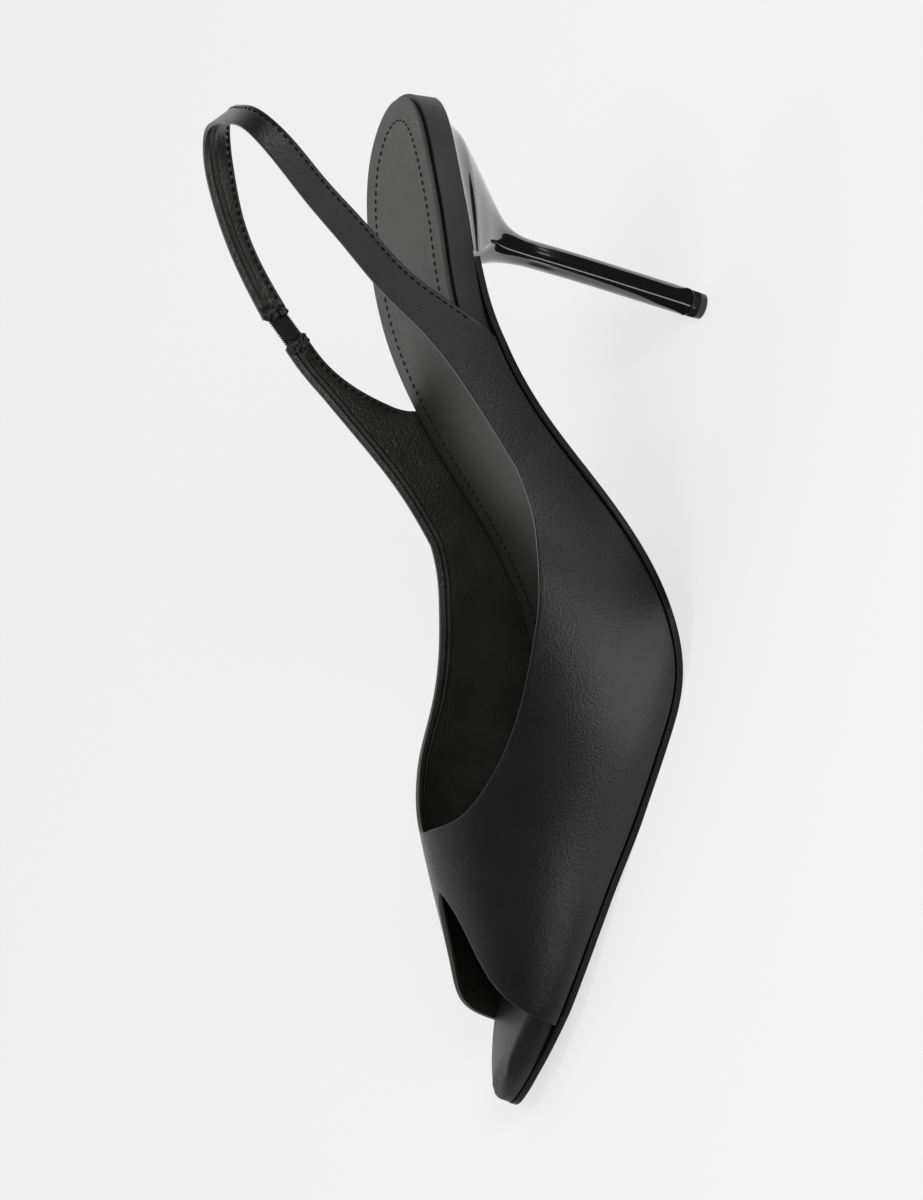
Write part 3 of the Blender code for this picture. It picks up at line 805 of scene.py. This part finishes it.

──────

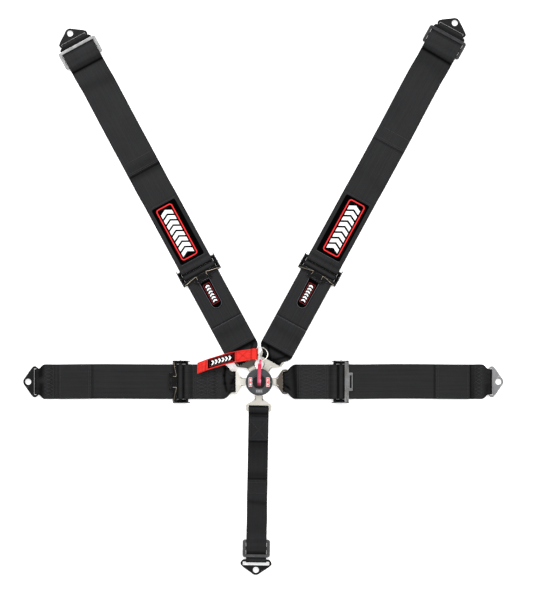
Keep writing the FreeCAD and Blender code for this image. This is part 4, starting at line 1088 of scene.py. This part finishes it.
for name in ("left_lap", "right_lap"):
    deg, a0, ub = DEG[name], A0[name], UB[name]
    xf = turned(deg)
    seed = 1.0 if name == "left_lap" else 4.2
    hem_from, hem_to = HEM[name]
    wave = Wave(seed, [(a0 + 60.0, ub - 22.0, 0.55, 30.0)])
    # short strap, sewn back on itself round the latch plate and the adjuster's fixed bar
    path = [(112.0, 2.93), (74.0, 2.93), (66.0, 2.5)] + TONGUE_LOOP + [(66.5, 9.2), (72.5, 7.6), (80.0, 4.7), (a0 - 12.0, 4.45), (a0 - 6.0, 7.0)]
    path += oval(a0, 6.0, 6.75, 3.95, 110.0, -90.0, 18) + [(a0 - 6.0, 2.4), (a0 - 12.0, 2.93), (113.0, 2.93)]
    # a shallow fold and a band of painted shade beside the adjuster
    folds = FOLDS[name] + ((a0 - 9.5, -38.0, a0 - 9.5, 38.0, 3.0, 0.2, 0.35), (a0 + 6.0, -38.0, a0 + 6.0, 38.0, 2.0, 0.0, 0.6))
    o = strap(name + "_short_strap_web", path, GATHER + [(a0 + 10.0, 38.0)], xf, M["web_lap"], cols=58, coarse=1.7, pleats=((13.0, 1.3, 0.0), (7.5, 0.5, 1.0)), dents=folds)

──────

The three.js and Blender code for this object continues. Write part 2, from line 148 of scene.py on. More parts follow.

──────

__WHAT THE EXERCISE ASKS__: Work through the listing above and report how many lines include the string "this", with no other text.

__REPLY__: 3